Should you fail to grab a Source Point, there are other methods of obtaining them. For example, certain characters have a vampiric ability that can steal Source Points from other characters, or even leech them from corpses. It’s great fun to see your enemy convinced they’re in position to make a major strike, only to deny them the resources they need.
A simple match is filled to bursting with this kind of intricate madness. During a match against Larian my rogue was almost decimated by the enemy warrior, which came as a surprise considering my opponent had made several blunders (including turning offensive fire into healing flames, much to my benefit and amusement). Dealing a killing blow to that pesky warrior, I proceeded to use my last action point to walk my rogue into those aforementioned healing flames.
This unexpectedly caused my rogue to collapse, a tombstone rising to denote his place six feet below.

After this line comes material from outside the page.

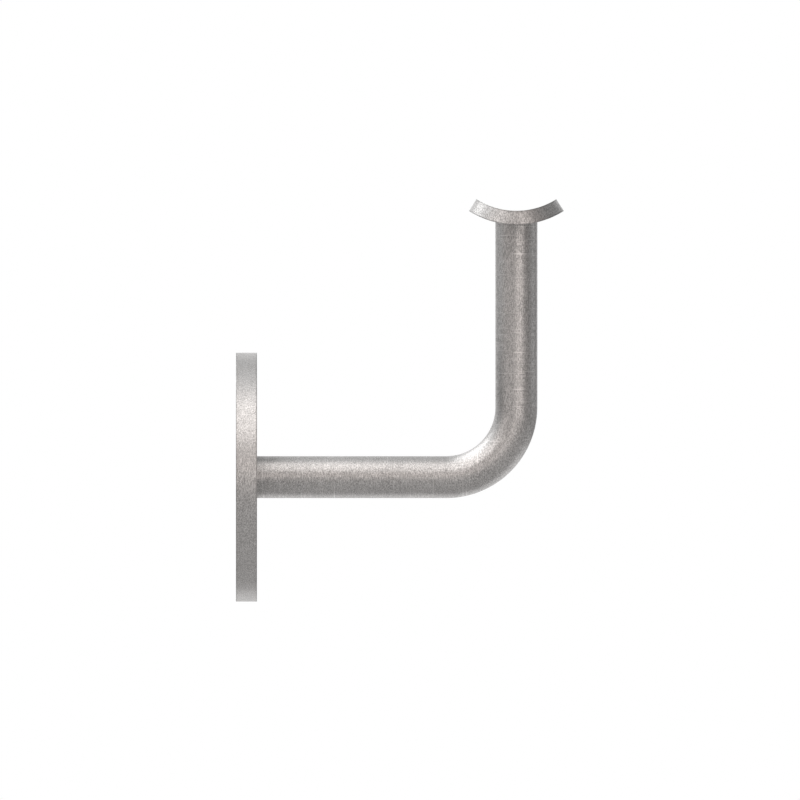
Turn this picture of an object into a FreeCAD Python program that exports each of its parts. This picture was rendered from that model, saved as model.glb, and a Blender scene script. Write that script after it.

The guy from Larian burst out laughing. I’d failed to realise he’d pre-planned all this, and made sure my rogue was inflicted with the curse that turns healing into damage. I’d failed to read my status indicators, and fallen into his trap. What a big sneak.
Arenas are also relatively tight, so the huge storms you can create when mixing elements can turn entire corners of the map into inhospitable hellholes. There’s always a way out though. Have a hero stuck in an acid swamp? Just use a magic spell to swap places with an enemy. They won’t be laughing anymore.
So what you’re saying is: Divinity: Original Sin 2 is pretty good, yeah?
Yup. It’s a huge sequel to a great game, and feels more ambitious and inventive than any other RPG out there right now. After having played a good few hours of it, it’s hard not to be as excited as a kid at Christmas about it. Thankfully you won’t have until Christmas though, as Divinity: Original Sin 2 goes into early access September 15.